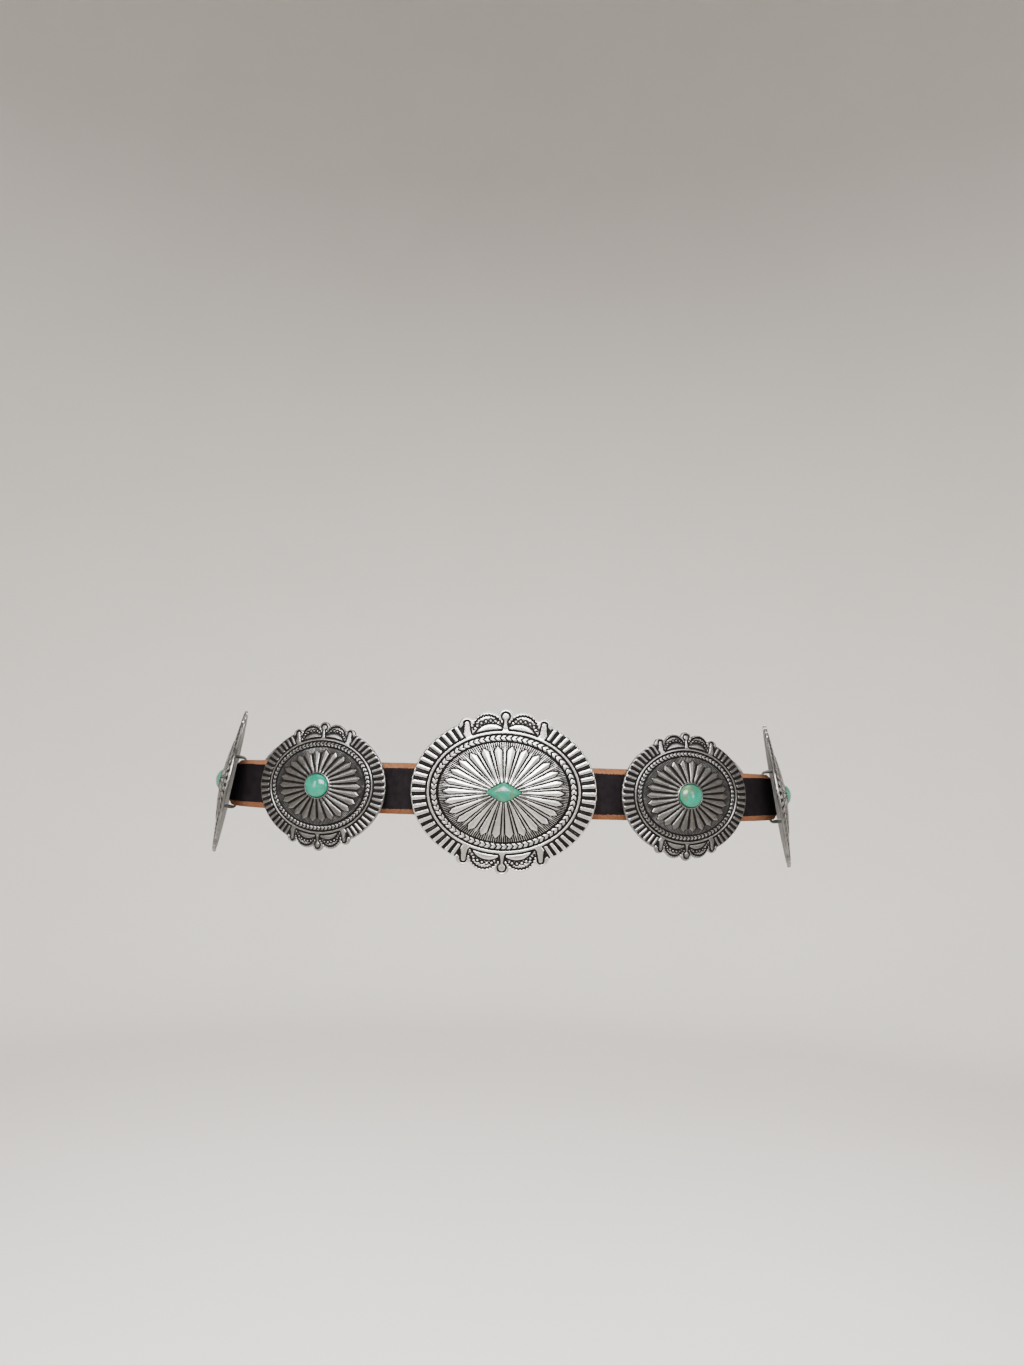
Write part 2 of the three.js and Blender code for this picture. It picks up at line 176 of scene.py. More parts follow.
def clamp(value, low=0.0, high=1.0):
    """The value, held between low and high."""
    return np.minimum(np.maximum(value, low), high)


def smoothstep(low, high, value):
    """0 below low, 1 above high and a smooth cubic between them."""
    share = clamp((value - low) / (high - low))
    return share * share * (3 - 2 * share)


def lerp(a, b, share):
    """The way from a to b, by its share."""
    return a + (b - a) * share


# The waist loop

def waist_samples(strap, count=6000):
    """Points of (x / a)^n + (y / b)^n = 1 from the front round by +X, and the distance along them."""
    turn = np.linspace(0, 2 * pi, count + 1)
    x, y = np.sin(turn), -np.cos(turn)
    a, b, n = strap.waist_half_width, strap.waist_half_depth, strap.waist_squareness
    size = (np.abs(x / a) ** n + np.abs(y / b) ** n) ** (-1 / n)
    points = np.stack((x * size, y * size), axis=1)
    steps = np.linalg.norm(np.diff(points, axis=0), axis=1)
    return points, np.concatenate(([0.0], np.cumsum(steps)))


def waist_length(strap):
    """The whole way round the waist loop."""
    return waist_samples(strap)[1][-1]


def stations(strap, distance, offset=0.0):
    """For distances along the waist: places and the directions along, up and out of the strap's face.

    Out is the curve's normal, leant upwards by a cant that grows from the front to the sides with the
    square of x.
    """
    points, lengths = waist_samples(strap)
    where = np.mod(distance, lengths[-1])
    x, y = np.interp(where, lengths, points[:, 0]), np.interp(where, lengths, points[:, 1])
    a, b, n = strap.waist_half_width, strap.waist_half_depth, strap.waist_squareness - 1
    normal = np.stack((np.sign(x) * np.abs(x / a) ** n / a, np.sign(y) * np.abs(y / b) ** n / b), axis=-1)
    normal /= np.linalg.norm(normal, axis=-1, keepdims=True)
    cant = lerp(strap.front_cant, strap.side_cant, (x / a) ** 2)
    flat = np.zeros_like(x)
    along = np.stack((-normal[..., 1], normal[..., 0], flat), axis=-1)
    out = np.stack((normal[..., 0] * np.cos(cant), normal[..., 1] * np.cos(cant), np.sin(cant)), axis=-1)
    up = np.cross(out, along)
    place = np.stack((x, y, flat), axis=-1) + out * np.asarray(offset)[..., None]
    return place, along, up, out


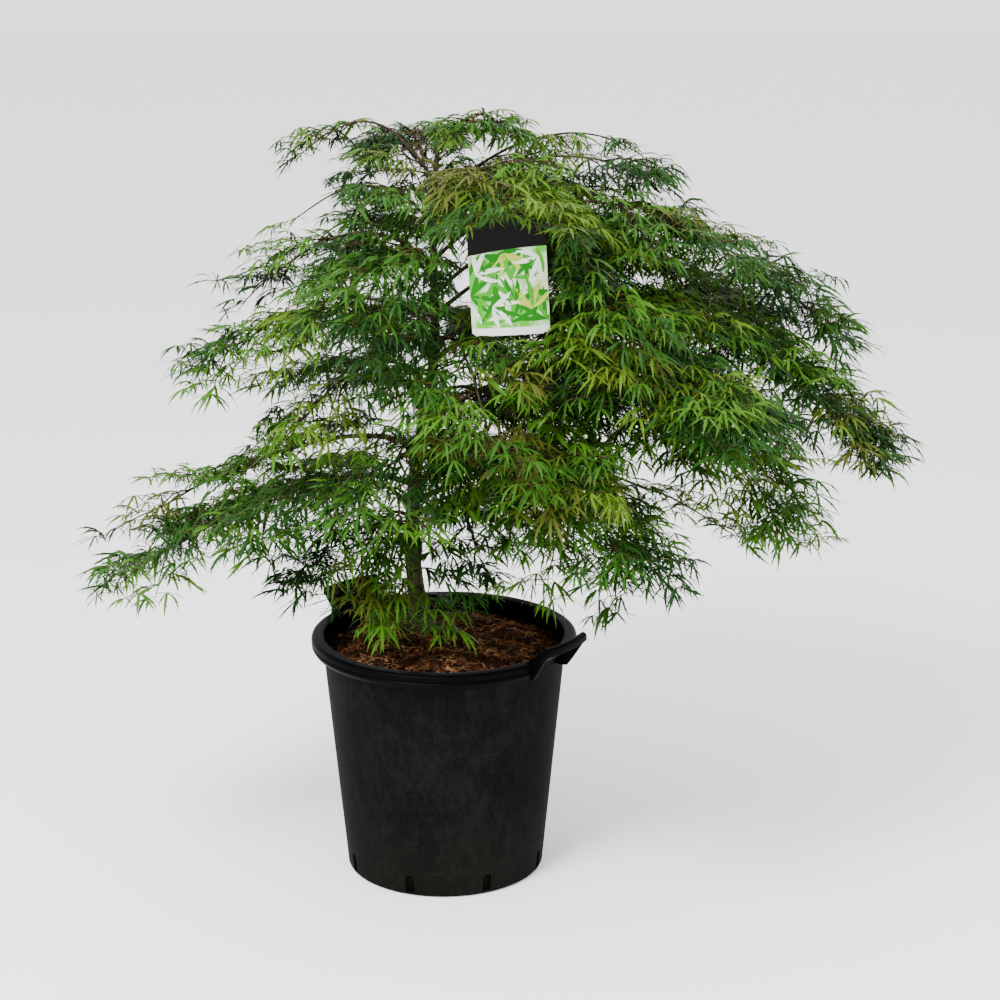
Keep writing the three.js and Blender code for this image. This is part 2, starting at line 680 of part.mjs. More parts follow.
makePot();
makeSoil();
for (const [name, azimuth] of Object.entries(handleSize.azimuths)) makeHandle(name, azimuth);
makeTrunk();
remember('trunk', 'limb', ballsAlong(trunkCurve, trunkRadius));
layOutArms();
const random = seededRandom(growth.seed + 1);
spines.forEach((owner, index) => {
  const solid = makeMass(owner, random);
  const green = colours.leaf[index % colours.leaf.length];
  addPiece(`leaves_${owner.name}`, toGeometry(solid), green, finishes.leaf);
});
makeLabel();

export default tree;
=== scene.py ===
import math

import bmesh
import bpy
import numpy as np
from mathutils import Matrix, Vector, noise


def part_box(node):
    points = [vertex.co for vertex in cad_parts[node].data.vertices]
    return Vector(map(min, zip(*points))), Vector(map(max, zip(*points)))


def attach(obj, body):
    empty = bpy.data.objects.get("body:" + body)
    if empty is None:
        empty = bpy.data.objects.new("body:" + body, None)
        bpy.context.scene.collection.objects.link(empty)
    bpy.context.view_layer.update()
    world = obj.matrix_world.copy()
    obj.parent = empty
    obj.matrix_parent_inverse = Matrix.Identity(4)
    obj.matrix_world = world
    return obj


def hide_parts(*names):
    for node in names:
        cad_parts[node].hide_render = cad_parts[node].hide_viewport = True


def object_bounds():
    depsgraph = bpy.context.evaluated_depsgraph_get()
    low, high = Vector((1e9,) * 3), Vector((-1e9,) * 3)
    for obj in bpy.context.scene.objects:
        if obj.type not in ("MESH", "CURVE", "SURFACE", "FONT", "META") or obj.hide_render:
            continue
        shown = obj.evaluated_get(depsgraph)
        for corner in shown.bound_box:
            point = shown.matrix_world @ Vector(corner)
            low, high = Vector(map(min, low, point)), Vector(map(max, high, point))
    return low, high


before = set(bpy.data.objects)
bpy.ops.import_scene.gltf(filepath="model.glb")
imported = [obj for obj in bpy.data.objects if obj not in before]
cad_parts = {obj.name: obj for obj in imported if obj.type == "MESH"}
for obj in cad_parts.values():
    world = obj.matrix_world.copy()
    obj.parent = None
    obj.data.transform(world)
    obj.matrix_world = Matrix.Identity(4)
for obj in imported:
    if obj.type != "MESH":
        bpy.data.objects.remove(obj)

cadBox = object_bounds()
up = np.array([0.0, 0.0, 1.0])
mm = 0.001


def rad(degrees):
    return math.radians(degrees)


def flatAhead(turn):
    return np.array([math.cos(turn), math.sin(turn), 0])


def aboutUp(turn):
    return np.array(Matrix.Rotation(turn, 3, "Z"))


class Wire:
    # a socket that plain expressions can be written with
    def __init__(self, paint, socket):
        self.paint = paint
        self.socket = socket

    def math(self, operation, other):
        return self.paint.node("ShaderNodeMath", {"operation": operation}, {0: self, 1: other})

    def __add__(self, other):
        return self.math("ADD", other)

    __radd__ = __add__

    def __sub__(self, other):
        return self.math("SUBTRACT", other)

    def __mul__(self, other):
        return self.math("MULTIPLY", other)

    __rmul__ = __mul__

    def __truediv__(self, other):
        return self.math("DIVIDE", other)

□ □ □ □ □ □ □

Directions
Copy out the full set of records precisely, leaving nothing out.

Final answer
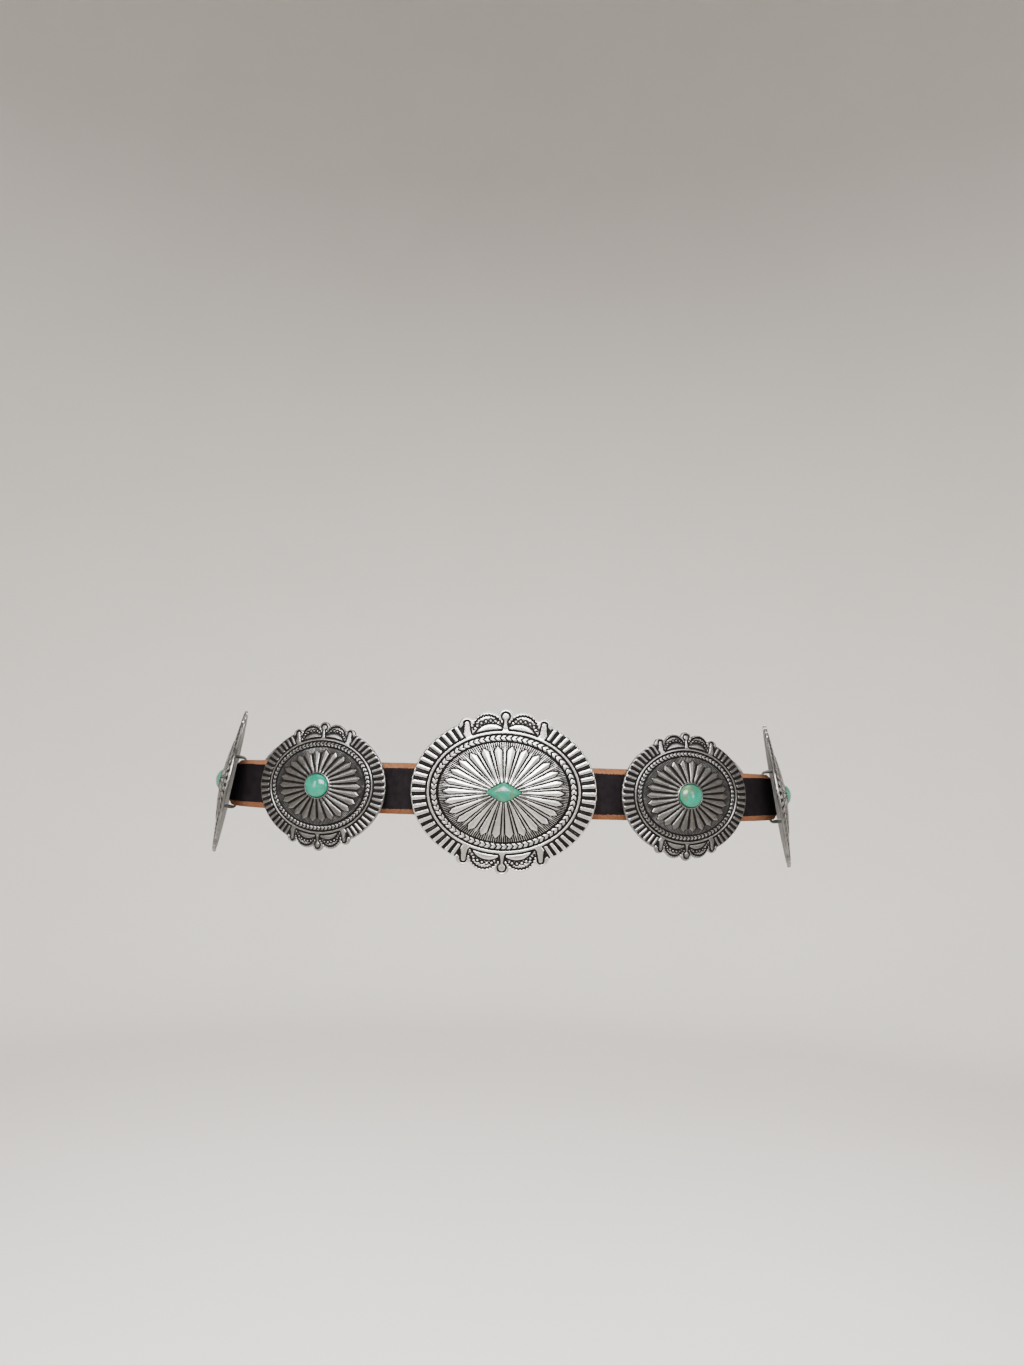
Write part 2 of the three.js and Blender code for this picture. It picks up at line 176 of scene.py. More parts follow.
def clamp(value, low=0.0, high=1.0):
    """The value, held between low and high."""
    return np.minimum(np.maximum(value, low), high)


def smoothstep(low, high, value):
    """0 below low, 1 above high and a smooth cubic between them."""
    share = clamp((value - low) / (high - low))
    return share * share * (3 - 2 * share)


def lerp(a, b, share):
    """The way from a to b, by its share."""
    return a + (b - a) * share


# The waist loop

def waist_samples(strap, count=6000):
    """Points of (x / a)^n + (y / b)^n = 1 from the front round by +X, and the distance along them."""
    turn = np.linspace(0, 2 * pi, count + 1)
    x, y = np.sin(turn), -np.cos(turn)
    a, b, n = strap.waist_half_width, strap.waist_half_depth, strap.waist_squareness
    size = (np.abs(x / a) ** n + np.abs(y / b) ** n) ** (-1 / n)
    points = np.stack((x * size, y * size), axis=1)
    steps = np.linalg.norm(np.diff(points, axis=0), axis=1)
    return points, np.concatenate(([0.0], np.cumsum(steps)))


def waist_length(strap):
    """The whole way round the waist loop."""
    return waist_samples(strap)[1][-1]


def stations(strap, distance, offset=0.0):
    """For distances along the waist: places and the directions along, up and out of the strap's face.

    Out is the curve's normal, leant upwards by a cant that grows from the front to the sides with the
    square of x.
    """
    points, lengths = waist_samples(strap)
    where = np.mod(distance, lengths[-1])
    x, y = np.interp(where, lengths, points[:, 0]), np.interp(where, lengths, points[:, 1])
    a, b, n = strap.waist_half_width, strap.waist_half_depth, strap.waist_squareness - 1
    normal = np.stack((np.sign(x) * np.abs(x / a) ** n / a, np.sign(y) * np.abs(y / b) ** n / b), axis=-1)
    normal /= np.linalg.norm(normal, axis=-1, keepdims=True)
    cant = lerp(strap.front_cant, strap.side_cant, (x / a) ** 2)
    flat = np.zeros_like(x)
    along = np.stack((-normal[..., 1], normal[..., 0], flat), axis=-1)
    out = np.stack((normal[..., 0] * np.cos(cant), normal[..., 1] * np.cos(cant), np.sin(cant)), axis=-1)
    up = np.cross(out, along)
    place = np.stack((x, y, flat), axis=-1) + out * np.asarray(offset)[..., None]
    return place, along, up, out


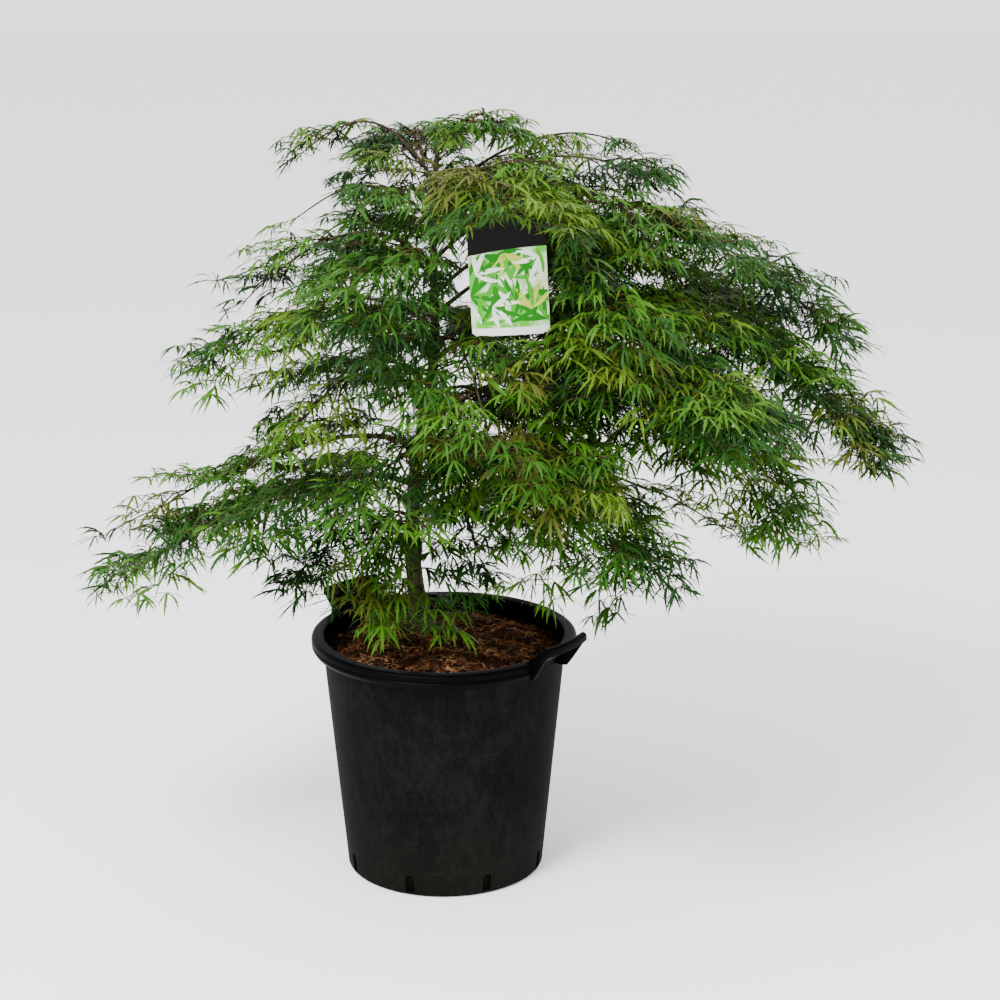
Keep writing the three.js and Blender code for this image. This is part 2, starting at line 680 of part.mjs. More parts follow.
makePot();
makeSoil();
for (const [name, azimuth] of Object.entries(handleSize.azimuths)) makeHandle(name, azimuth);
makeTrunk();
remember('trunk', 'limb', ballsAlong(trunkCurve, trunkRadius));
layOutArms();
const random = seededRandom(growth.seed + 1);
spines.forEach((owner, index) => {
  const solid = makeMass(owner, random);
  const green = colours.leaf[index % colours.leaf.length];
  addPiece(`leaves_${owner.name}`, toGeometry(solid), green, finishes.leaf);
});
makeLabel();

export default tree;
=== scene.py ===
import math

import bmesh
import bpy
import numpy as np
from mathutils import Matrix, Vector, noise


def part_box(node):
    points = [vertex.co for vertex in cad_parts[node].data.vertices]
    return Vector(map(min, zip(*points))), Vector(map(max, zip(*points)))


def attach(obj, body):
    empty = bpy.data.objects.get("body:" + body)
    if empty is None:
        empty = bpy.data.objects.new("body:" + body, None)
        bpy.context.scene.collection.objects.link(empty)
    bpy.context.view_layer.update()
    world = obj.matrix_world.copy()
    obj.parent = empty
    obj.matrix_parent_inverse = Matrix.Identity(4)
    obj.matrix_world = world
    return obj


def hide_parts(*names):
    for node in names:
        cad_parts[node].hide_render = cad_parts[node].hide_viewport = True


def object_bounds():
    depsgraph = bpy.context.evaluated_depsgraph_get()
    low, high = Vector((1e9,) * 3), Vector((-1e9,) * 3)
    for obj in bpy.context.scene.objects:
        if obj.type not in ("MESH", "CURVE", "SURFACE", "FONT", "META") or obj.hide_render:
            continue
        shown = obj.evaluated_get(depsgraph)
        for corner in shown.bound_box:
            point = shown.matrix_world @ Vector(corner)
            low, high = Vector(map(min, low, point)), Vector(map(max, high, point))
    return low, high


before = set(bpy.data.objects)
bpy.ops.import_scene.gltf(filepath="model.glb")
imported = [obj for obj in bpy.data.objects if obj not in before]
cad_parts = {obj.name: obj for obj in imported if obj.type == "MESH"}
for obj in cad_parts.values():
    world = obj.matrix_world.copy()
    obj.parent = None
    obj.data.transform(world)
    obj.matrix_world = Matrix.Identity(4)
for obj in imported:
    if obj.type != "MESH":
        bpy.data.objects.remove(obj)

cadBox = object_bounds()
up = np.array([0.0, 0.0, 1.0])
mm = 0.001


def rad(degrees):
    return math.radians(degrees)


def flatAhead(turn):
    return np.array([math.cos(turn), math.sin(turn), 0])


def aboutUp(turn):
    return np.array(Matrix.Rotation(turn, 3, "Z"))


class Wire:
    # a socket that plain expressions can be written with
    def __init__(self, paint, socket):
        self.paint = paint
        self.socket = socket

    def math(self, operation, other):
        return self.paint.node("ShaderNodeMath", {"operation": operation}, {0: self, 1: other})

    def __add__(self, other):
        return self.math("ADD", other)

    __radd__ = __add__

    def __sub__(self, other):
        return self.math("SUBTRACT", other)

    def __mul__(self, other):
        return self.math("MULTIPLY", other)

    __rmul__ = __mul__

    def __truediv__(self, other):
        return self.math("DIVIDE", other)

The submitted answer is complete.